Has anyone tried this? I can get the countertop and endcaps in a nice finish and cut down the depth of the counter and then reattach the backsplash pretty easily. Other than the top I'm going to do a framed cabinet and skin it with oak plywood and then add trim to pretty it up. 

FWIW, I'm pretty handy so the construction will be a piece of cake. I REALLY don't like those store stands made out of particle board. 

Dan K.


----------



## Freshwater (Oct 22, 2007)

Hi Dan,

Welcome to APC.

I install preformed formica countertops in many rental properties here in San Diego. They are durable, highly water resistant on the tops and sides. Remember that most are built using particle board, but it's not the particle board that some of us might remember from years ago. It is quite water resistant, also due to the actual board being protected from moisture by the laminate. 

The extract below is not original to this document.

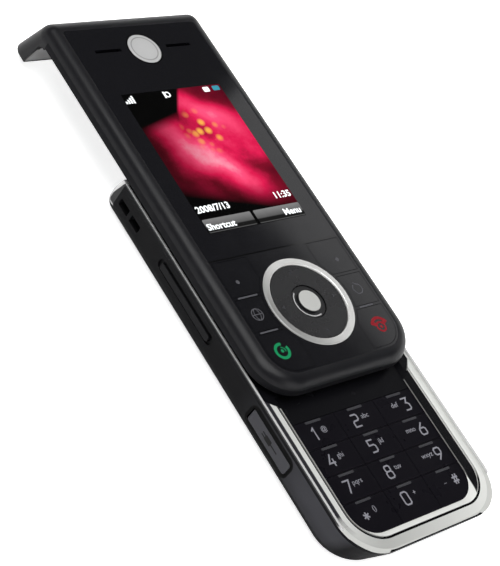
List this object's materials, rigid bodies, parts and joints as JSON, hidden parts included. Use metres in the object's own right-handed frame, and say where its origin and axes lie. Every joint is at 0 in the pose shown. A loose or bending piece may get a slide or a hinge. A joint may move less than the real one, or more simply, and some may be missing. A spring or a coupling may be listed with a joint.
{
  "type": "slider phone",
  "caption": "Slider phone: a display and function keys on a face that slides up along the base to bare a number keypad, with a lip that hooks over the upper end when closed.",
  "frame": {"origin": "middle of the flat rear face of the base, where the phone lies on its back", "axes": "+Z out of the display, +Y along the length towards the earpiece, +X to the right of the keypad"},
  "size_m": [0.0486, 0.1487, 0.0158],
  "materials": {
    "base_shell": "fine matte texture",
    "deck_black": "satin black",
    "frame_silver": "satin silver",
    "bright_trim": "polished",
    "cover_grey": "fine matte texture",
    "number_keys": "satin black with a violet tint",
    "dome_steel": "bright",
    "board_green": "lacquered",
    "battery_can": "satin",
    "contact_gold": "bright",
    "holder_steel": "stamped",
    "camera_black": "matte",
    "camera_glass": "polished",
    "motor_steel": "bright",
    "port_rubber": "matte grey",
    "side_keys": "satin grey",
    "screw_steel": "blackened",
    "slide_steel": "stamped",
    "spring_steel": "bright wire",
    "ribbon_film": "polyimide film",
    "slider_black": "high gloss black",
    "liner_grey": "satin light grey",
    "slider_back": "textured dark grey",
    "window_plastic": "hard-coated window over the display",
    "badge_silver": "satin, bare",
    "function_keys": "high gloss black",
    "nav_silver": "satin-polished",
    "carrier_plastic": "moulded",
    "display_stack": "display glass stack"
  },
  "bodies": {
    "base": {"rear_housing": "base_shell", "front_deck": "deck_black", "keypad_frame": "frame_silver", "chrome_trim": "bright_trim", "keypad_domes": "dome_steel", "main_board": "board_green", "battery": "battery_can", "battery_contacts": "contact_gold", "antenna": "contact_gold", "sim_holder": "holder_steel", "usb_socket": "holder_steel", "camera_module": "camera_black", "loudspeaker": "camera_black", "microphone": "camera_black", "camera_window": "camera_glass", "vibration_motor": "motor_steel", "side_switches": "motor_steel", "housing_screws": "screw_steel", "slide_fixed_plate": "slide_steel", "slide_springs": "spring_steel", "flex_ribbon": "ribbon_film"},
    "slider": {"front_housing": "slider_black", "lip_liner": "liner_grey", "slider_rear_cover": "slider_back", "slide_moving_plate": "slide_steel", "display_lens": "window_plastic", "key_panel": "slider_black", "badge_disc": "badge_silver", "nav_trim_ring": "nav_silver", "display_module": "display_stack", "earpiece": "carrier_plastic", "slider_board": "board_green", "slider_domes": "dome_steel", "slider_screws": "screw_steel"},
    "battery_cover": {"battery_cover": "cover_grey"},
    "port_cover": {"port_cover": "port_rubber"},
    "volume_rocker": {"volume_rocker": "side_keys"},
    "camera_key": {"camera_key": "side_keys"},
    "nav_carrier": {"nav_carrier": "carrier_plastic"},
    "nav_pad": {"nav_pad": "function_keys"},
    "select_key": {"select_key": "nav_silver"},
    "key_1": {"key_1": "number_keys"},
    "key_2": {"key_2": "number_keys"},
    "key_3": {"key_3": "number_keys"},
    "key_4": {"key_4": "number_keys"},
    "key_5": {"key_5": "number_keys"},
    "key_6": {"key_6": "number_keys"},
    "key_7": {"key_7": "number_keys"},
    "key_8": {"key_8": "number_keys"},
    "key_9": {"key_9": "number_keys"},
    "key_star": {"key_star": "number_keys"},
    "key_0": {"key_0": "number_keys"},
    "key_hash": {"key_hash": "number_keys"},
    "send_key": {"send_key": "function_keys"},
    "end_key": {"end_key": "function_keys"},
    "browser_key": {"browser_key": "function_keys"},
    "shortcut_key": {"shortcut_key": "function_keys"},
    "soft_key_left": {"soft_key_left": "function_keys"},
    "soft_key_right": {"soft_key_right": "function_keys"}
  },
  "joints": [
    {"name": "slider_slide", "type": "slide", "parent": "base", "child": "slider", "axis": [0, 1, 0], "range_m": [-0.0385, 0], "deforming": ["slide_springs", "flex_ribbon"]},
    {"name": "key_1_press", "type": "slide", "parent": "base", "child": "key_1", "axis": [0, 0, -1], "range_m": [0, 0.00025], "stiffness_N_per_m": 800},
    {"name": "key_2_press", "type": "slide", "parent": "base", "child": "key_2", "axis": [0, 0, -1], "range_m": [0, 0.00025], "stiffness_N_per_m": 800},
    {"name": "key_3_press", "type": "slide", "parent": "base", "child": "key_3", "axis": [0, 0, -1], "range_m": [0, 0.00025], "stiffness_N_per_m": 800},
    {"name": "key_4_press", "type": "slide", "parent": "base", "child": "key_4", "axis": [0, 0, -1], "range_m": [0, 0.00025], "stiffness_N_per_m": 800},
    {"name": "key_5_press", "type": "slide", "parent": "base", "child": "key_5", "axis": [0, 0, -1], "range_m": [0, 0.00025], "stiffness_N_per_m": 800},
    {"name": "key_6_press", "type": "slide", "parent": "base", "child": "key_6", "axis": [0, 0, -1], "range_m": [0, 0.00025], "stiffness_N_per_m": 800},
    {"name": "key_7_press", "type": "slide", "parent": "base", "child": "key_7", "axis": [0, 0, -1], "range_m": [0, 0.00025], "stiffness_N_per_m": 800},
    {"name": "key_8_press", "type": "slide", "parent": "base", "child": "key_8", "axis": [0, 0, -1], "range_m": [0, 0.00025], "stiffness_N_per_m": 800},
    {"name": "key_9_press", "type": "slide", "parent": "base", "child": "key_9", "axis": [0, 0, -1], "range_m": [0, 0.00025], "stiffness_N_per_m": 800},
    {"name": "key_star_press", "type": "slide", "parent": "base", "child": "key_star", "axis": [0, 0, -1], "range_m": [0, 0.00025], "stiffness_N_per_m": 800},
    {"name": "key_0_press", "type": "slide", "parent": "base", "child": "key_0", "axis": [0, 0, -1], "range_m": [0, 0.00025], "stiffness_N_per_m": 800},
    {"name": "key_hash_press", "type": "slide", "parent": "base", "child": "key_hash", "axis": [0, 0, -1], "range_m": [0, 0.00025], "stiffness_N_per_m": 800},
    {"name": "send_key_press", "type": "slide", "parent": "slider", "child": "send_key", "axis": [0, 0, -1], "range_m": [0, 0.00025], "stiffness_N_per_m": 800},
    {"name": "end_key_press", "type": "slide", "parent": "slider", "child": "end_key", "axis": [0, 0, -1], "range_m": [0, 0.00025], "stiffness_N_per_m": 800},
    {"name": "browser_key_press", "type": "slide", "parent": "slider", "child": "browser_key", "axis": [0, 0, -1], "range_m": [0, 0.00025], "stiffness_N_per_m": 800},
    {"name": "shortcut_key_press", "type": "slide", "parent": "slider", "child": "shortcut_key", "axis": [0, 0, -1], "range_m": [0, 0.00025], "stiffness_N_per_m": 800},
    {"name": "soft_key_left_press", "type": "slide", "parent": "slider", "child": "soft_key_left", "axis": [0, 0, -1], "range_m": [0, 0.00025], "stiffness_N_per_m": 800},
    {"name": "soft_key_right_press", "type": "slide", "parent": "slider", "child": "soft_key_right", "axis": [0, 0, -1], "range_m": [0, 0.00025], "stiffness_N_per_m": 800},
    {"name": "select_key_press", "type": "slide", "parent": "slider", "child": "select_key", "axis": [0, 0, -1], "range_m": [0, 0.00025], "stiffness_N_per_m": 800},
    {"name": "nav_tilt_up_down", "type": "hinge", "parent": "slider", "child": "nav_carrier", "pos_m": [0, 0.0067, 0.015], "axis": [1, 0, 0], "range_deg": [-1, 1], "stiffness_Nm_per_rad": 0.5},
    {"name": "nav_tilt_left_right", "type": "hinge", "parent": "nav_carrier", "child": "nav_pad", "pos_m": [0, 0.0067, 0.015], "axis": [0, 1, 0], "range_deg": [-1, 1], "stiffness_Nm_per_rad": 0.5},
    {"name": "volume_rock", "type": "hinge", "parent": "base", "child": "volume_rocker", "pos_m": [-0.02265, 0.0183, 0.0066], "axis": [0, 0, 1], "range_deg": [-1.5, 1.5], "stiffness_Nm_per_rad": 0.5},
    {"name": "camera_key_press", "type": "slide", "parent": "base", "child": "camera_key", "axis": [-1, 0, 0], "range_m": [0, 0.00025], "stiffness_N_per_m": 800},
    {"name": "port_cover_swing", "type": "hinge", "parent": "base", "child": "port_cover", "pos_m": [-0.02337, -0.01137, 0.0058], "axis": [0, 0, -1], "range_deg": [0, 90]},
    {"name": "battery_cover_slide", "type": "slide", "parent": "base", "child": "battery_cover", "axis": [0, -1, 0], "range_m": [0, 0.075]}
  ]
}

Make sure you watch your edges if applying yourself, a good laminate trimmer on a router or even a dremel can make a world of difference in the final look. Kitchen countertops are subjected to allot of water, and steam/humidity from dishwashers. I think you would be fine using this for the top of an aquarium stand. If you drill any access holes for power or filter lines I would suggest using a water sealer on the cutouts.


Good luck, let us know how it turns out!


Freshwater

A.K.A.

Todd


----------



## Dan Knowlton (Jan 2, 2009)

Thanks for the welcome!

I've been out of aquariums for about 15 years - but the bug never totally goes away. I did a lot of marine tanks and had 6 -125 gallon tanks at one time. I figure this will combine a couple of past interests with the aquaria and the time I spent managing a wholesale/retail nursery. 

I was able to find a countertop that did not have the little raised "bump" at the front that you usually see and was thinking that it would make a decent top to an oak stand - acrylic tank combo. 

Dan K.


----------



## Freshwater (Oct 22, 2007)

That should look great, I've seen those labeled as "water fall edge". It's more of the classic design, some prefer the "non-drip edge" design, though I agree it wouldn't look as good with the little "hump".

Make sure to takes some pictures of your build so we can drool over your creation!

Todd


----------